Report the count of lines holding "attach" in the records, with no other words.

- **Data for this task**
************
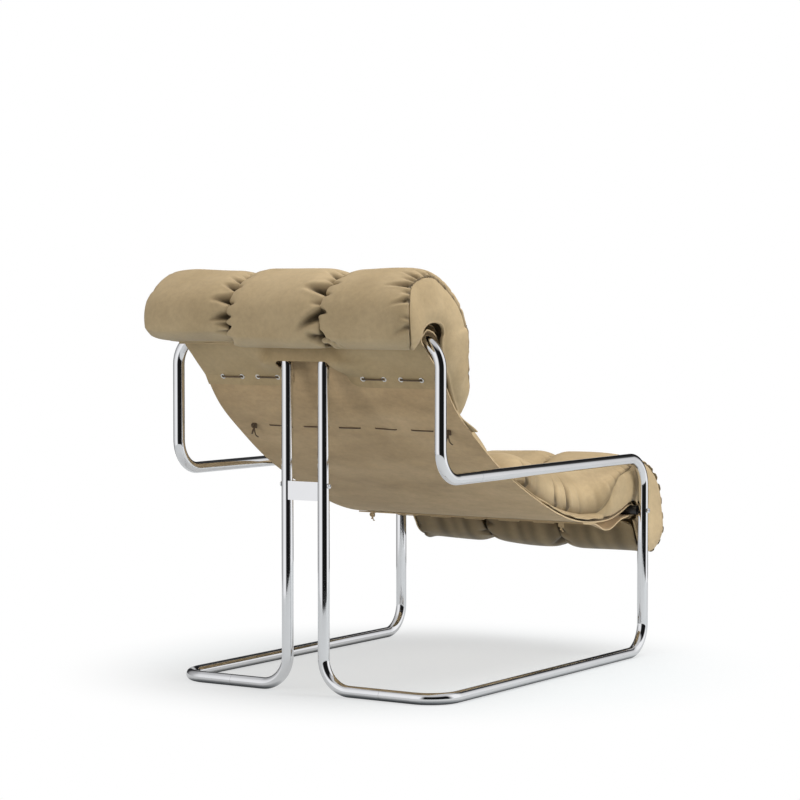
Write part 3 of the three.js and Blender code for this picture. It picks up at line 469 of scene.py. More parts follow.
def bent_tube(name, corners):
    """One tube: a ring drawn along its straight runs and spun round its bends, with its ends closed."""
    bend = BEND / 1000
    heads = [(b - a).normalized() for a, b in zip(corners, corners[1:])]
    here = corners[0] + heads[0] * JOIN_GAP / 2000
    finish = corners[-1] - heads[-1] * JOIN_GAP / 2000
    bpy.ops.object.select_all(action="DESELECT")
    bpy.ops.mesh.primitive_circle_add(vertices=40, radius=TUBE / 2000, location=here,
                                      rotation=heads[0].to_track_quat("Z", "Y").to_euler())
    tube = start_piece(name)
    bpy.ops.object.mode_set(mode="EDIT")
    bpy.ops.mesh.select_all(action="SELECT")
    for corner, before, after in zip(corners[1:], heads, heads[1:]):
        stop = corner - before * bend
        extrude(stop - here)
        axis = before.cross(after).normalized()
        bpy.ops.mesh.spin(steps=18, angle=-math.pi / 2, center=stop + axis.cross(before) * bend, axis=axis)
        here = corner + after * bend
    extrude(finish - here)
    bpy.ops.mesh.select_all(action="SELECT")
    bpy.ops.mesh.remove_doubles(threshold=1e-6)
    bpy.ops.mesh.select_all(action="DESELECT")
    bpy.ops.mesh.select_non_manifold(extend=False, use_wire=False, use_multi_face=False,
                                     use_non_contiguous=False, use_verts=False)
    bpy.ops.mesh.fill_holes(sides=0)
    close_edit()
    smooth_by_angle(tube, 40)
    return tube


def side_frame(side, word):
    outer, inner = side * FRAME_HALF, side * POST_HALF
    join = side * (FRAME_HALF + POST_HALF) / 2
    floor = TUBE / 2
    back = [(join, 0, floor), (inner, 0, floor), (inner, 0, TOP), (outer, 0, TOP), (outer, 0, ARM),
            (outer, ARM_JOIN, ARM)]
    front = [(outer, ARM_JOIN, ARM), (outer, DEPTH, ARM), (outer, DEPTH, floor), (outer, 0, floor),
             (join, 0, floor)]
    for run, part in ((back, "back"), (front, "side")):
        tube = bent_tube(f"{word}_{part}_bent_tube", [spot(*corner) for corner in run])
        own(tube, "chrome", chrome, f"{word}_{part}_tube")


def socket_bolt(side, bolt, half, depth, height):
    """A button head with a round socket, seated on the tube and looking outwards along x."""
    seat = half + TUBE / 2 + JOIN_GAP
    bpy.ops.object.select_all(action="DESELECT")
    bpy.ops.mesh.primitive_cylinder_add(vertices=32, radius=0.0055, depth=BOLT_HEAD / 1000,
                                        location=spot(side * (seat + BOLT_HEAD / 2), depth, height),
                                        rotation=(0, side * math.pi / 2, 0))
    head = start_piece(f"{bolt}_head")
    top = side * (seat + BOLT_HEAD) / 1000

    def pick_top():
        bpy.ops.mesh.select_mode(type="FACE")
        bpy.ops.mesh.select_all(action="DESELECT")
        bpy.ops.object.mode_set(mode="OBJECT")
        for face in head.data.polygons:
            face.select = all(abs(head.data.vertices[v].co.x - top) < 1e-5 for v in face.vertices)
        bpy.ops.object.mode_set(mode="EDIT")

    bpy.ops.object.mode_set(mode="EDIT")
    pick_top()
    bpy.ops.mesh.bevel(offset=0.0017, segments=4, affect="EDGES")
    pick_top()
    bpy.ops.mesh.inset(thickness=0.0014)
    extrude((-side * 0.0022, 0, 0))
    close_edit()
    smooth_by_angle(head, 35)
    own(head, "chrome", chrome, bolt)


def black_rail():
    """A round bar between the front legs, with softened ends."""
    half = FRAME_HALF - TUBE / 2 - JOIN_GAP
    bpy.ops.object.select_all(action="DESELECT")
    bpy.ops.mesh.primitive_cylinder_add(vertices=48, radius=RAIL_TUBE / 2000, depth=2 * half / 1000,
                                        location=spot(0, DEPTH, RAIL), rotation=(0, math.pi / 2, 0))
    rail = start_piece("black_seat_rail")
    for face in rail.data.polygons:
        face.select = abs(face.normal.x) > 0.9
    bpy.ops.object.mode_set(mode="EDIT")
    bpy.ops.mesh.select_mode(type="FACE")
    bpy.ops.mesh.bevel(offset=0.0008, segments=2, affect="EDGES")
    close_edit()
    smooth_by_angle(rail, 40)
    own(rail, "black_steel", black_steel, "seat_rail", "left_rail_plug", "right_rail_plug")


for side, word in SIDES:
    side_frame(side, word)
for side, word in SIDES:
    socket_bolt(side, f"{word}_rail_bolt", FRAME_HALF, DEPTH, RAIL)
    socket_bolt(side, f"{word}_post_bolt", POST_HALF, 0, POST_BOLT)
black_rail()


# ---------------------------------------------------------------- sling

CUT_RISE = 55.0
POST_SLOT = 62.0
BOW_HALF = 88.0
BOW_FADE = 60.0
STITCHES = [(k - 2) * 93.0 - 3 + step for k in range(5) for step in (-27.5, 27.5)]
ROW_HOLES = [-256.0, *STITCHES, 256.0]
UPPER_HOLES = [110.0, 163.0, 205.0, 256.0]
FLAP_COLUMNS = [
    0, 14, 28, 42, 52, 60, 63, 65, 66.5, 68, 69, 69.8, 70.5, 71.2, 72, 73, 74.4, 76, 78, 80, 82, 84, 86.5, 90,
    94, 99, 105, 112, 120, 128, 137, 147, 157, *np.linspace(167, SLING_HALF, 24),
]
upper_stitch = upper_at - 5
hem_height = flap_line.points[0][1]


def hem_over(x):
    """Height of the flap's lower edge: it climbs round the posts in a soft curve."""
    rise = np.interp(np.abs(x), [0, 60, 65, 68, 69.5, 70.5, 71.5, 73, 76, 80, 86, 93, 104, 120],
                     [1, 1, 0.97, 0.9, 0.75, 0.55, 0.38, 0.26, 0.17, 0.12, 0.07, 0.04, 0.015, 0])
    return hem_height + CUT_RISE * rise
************
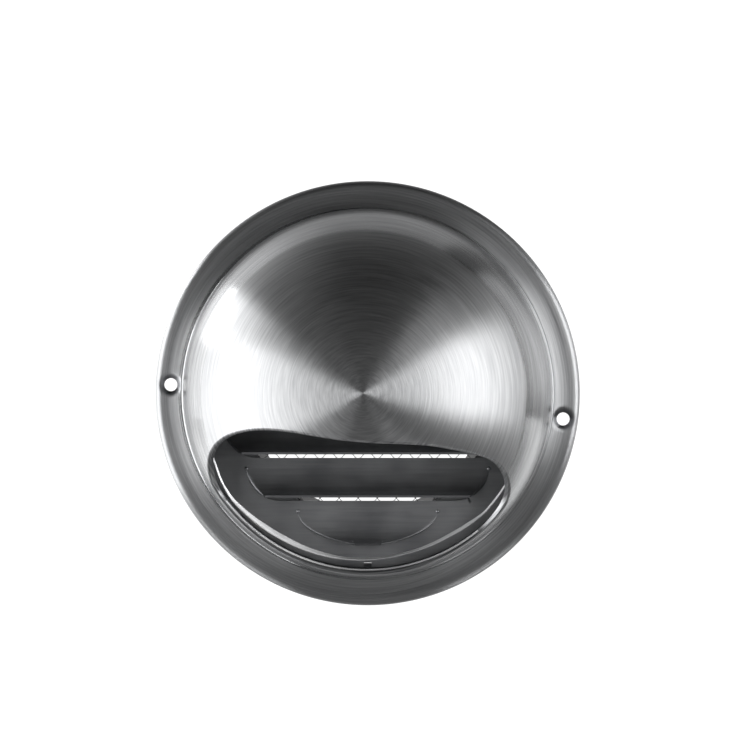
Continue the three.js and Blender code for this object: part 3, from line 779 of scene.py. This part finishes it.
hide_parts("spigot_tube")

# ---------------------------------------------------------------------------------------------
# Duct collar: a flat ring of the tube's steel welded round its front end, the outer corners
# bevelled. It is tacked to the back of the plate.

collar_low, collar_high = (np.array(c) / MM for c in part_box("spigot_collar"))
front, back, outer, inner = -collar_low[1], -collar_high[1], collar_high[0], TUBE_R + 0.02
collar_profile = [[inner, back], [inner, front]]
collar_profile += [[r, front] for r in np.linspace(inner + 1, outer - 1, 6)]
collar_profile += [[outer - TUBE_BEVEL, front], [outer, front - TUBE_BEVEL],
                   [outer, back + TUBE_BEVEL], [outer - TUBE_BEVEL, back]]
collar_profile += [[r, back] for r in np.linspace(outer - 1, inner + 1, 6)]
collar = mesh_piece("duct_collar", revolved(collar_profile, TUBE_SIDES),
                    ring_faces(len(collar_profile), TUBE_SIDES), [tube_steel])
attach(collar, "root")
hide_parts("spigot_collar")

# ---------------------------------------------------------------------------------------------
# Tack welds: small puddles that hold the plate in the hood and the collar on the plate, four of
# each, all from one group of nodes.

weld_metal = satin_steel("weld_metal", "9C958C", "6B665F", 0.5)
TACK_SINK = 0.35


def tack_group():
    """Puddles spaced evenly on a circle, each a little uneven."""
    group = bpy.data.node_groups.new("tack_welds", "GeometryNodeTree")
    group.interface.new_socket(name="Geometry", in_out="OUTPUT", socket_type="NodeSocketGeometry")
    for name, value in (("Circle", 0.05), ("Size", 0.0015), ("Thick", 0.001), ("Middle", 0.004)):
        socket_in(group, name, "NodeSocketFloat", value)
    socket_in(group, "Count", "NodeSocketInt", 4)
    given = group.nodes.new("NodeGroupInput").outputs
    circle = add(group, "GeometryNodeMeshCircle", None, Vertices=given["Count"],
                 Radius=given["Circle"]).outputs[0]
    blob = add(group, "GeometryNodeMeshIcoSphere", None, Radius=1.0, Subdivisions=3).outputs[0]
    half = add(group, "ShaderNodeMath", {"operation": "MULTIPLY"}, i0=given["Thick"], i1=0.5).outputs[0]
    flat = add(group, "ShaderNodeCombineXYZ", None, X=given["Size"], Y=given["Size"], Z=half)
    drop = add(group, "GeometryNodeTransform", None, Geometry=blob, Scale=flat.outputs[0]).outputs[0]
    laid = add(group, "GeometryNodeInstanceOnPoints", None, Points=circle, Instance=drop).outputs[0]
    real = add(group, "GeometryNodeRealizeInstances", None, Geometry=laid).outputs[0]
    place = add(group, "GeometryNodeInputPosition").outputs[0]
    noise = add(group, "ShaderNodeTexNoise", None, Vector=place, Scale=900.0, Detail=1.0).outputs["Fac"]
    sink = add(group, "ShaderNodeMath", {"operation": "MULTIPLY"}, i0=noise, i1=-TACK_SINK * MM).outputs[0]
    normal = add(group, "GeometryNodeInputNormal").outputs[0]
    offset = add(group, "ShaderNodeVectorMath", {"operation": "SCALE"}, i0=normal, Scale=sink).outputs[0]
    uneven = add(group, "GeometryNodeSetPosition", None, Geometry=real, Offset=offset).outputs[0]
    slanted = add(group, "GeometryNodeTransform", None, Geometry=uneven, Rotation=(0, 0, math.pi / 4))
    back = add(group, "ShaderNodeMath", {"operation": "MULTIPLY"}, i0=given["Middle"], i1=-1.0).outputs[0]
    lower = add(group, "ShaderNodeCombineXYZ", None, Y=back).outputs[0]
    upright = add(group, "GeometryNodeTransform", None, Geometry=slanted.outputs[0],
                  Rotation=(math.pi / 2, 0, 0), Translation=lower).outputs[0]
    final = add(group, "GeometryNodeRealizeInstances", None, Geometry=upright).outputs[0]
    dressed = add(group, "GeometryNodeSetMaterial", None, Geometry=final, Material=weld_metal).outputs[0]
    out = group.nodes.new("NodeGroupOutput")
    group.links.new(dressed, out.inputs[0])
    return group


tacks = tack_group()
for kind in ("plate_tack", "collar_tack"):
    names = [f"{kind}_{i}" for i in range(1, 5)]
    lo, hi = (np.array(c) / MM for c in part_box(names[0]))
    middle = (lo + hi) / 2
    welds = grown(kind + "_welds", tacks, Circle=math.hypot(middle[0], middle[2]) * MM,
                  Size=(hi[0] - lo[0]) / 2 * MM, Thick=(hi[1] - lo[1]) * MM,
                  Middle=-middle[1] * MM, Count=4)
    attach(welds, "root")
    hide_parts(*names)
************
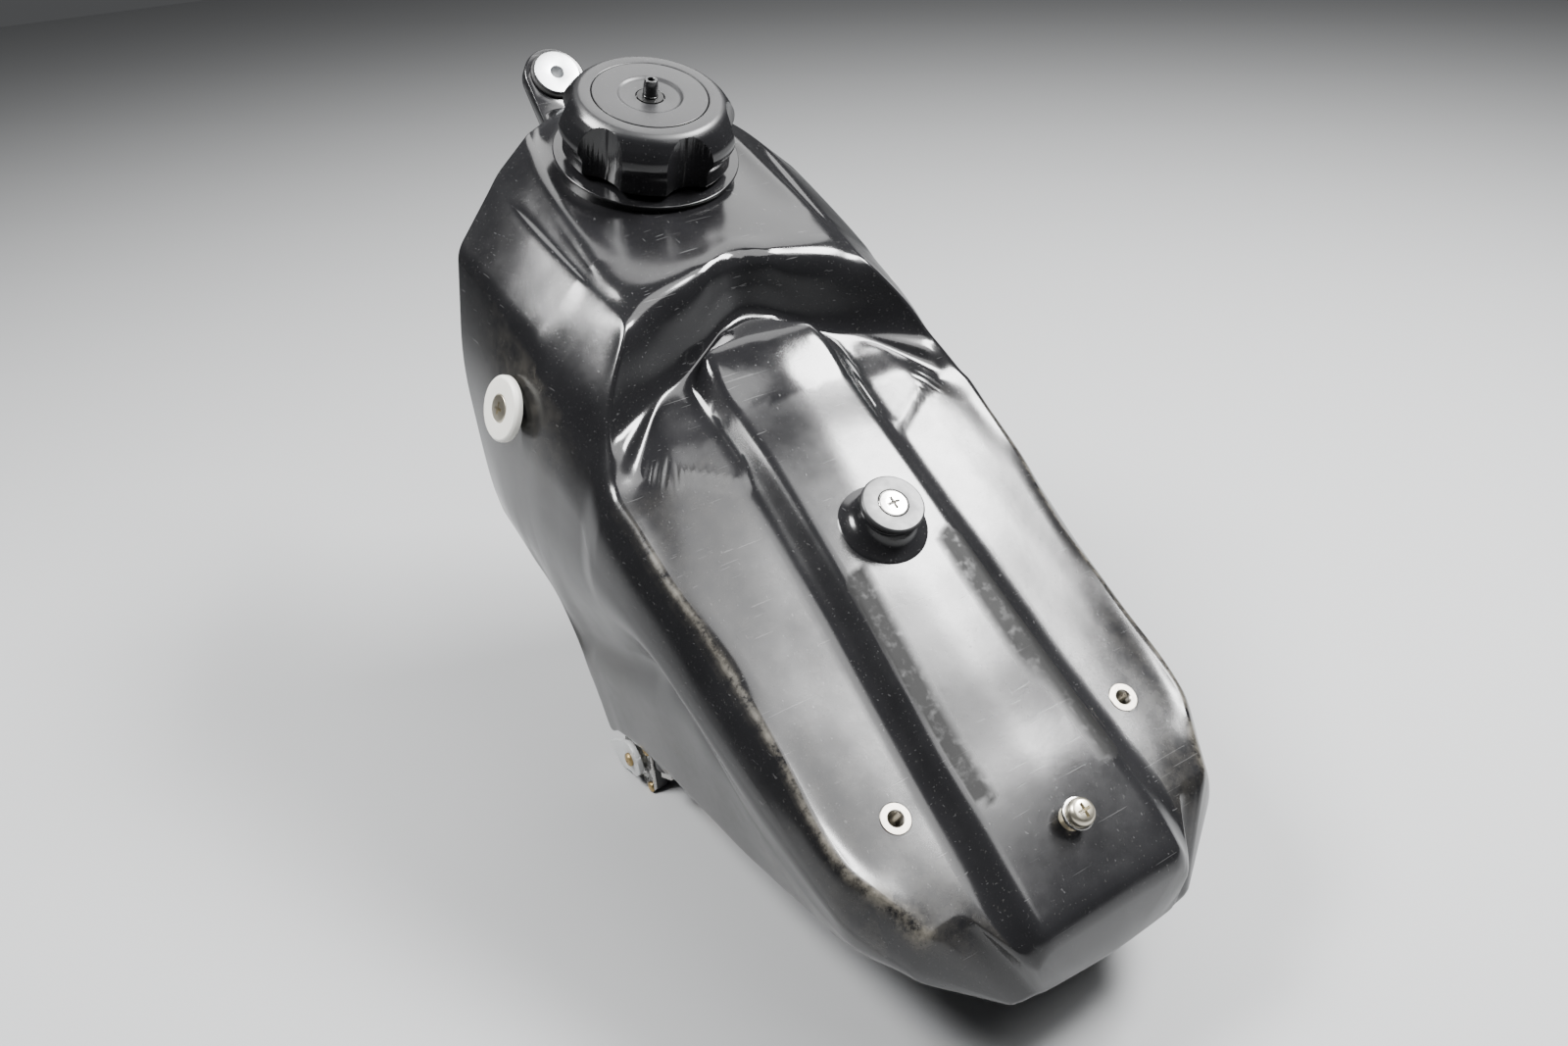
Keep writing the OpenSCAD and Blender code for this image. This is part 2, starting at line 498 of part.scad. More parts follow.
************
- **The response**
2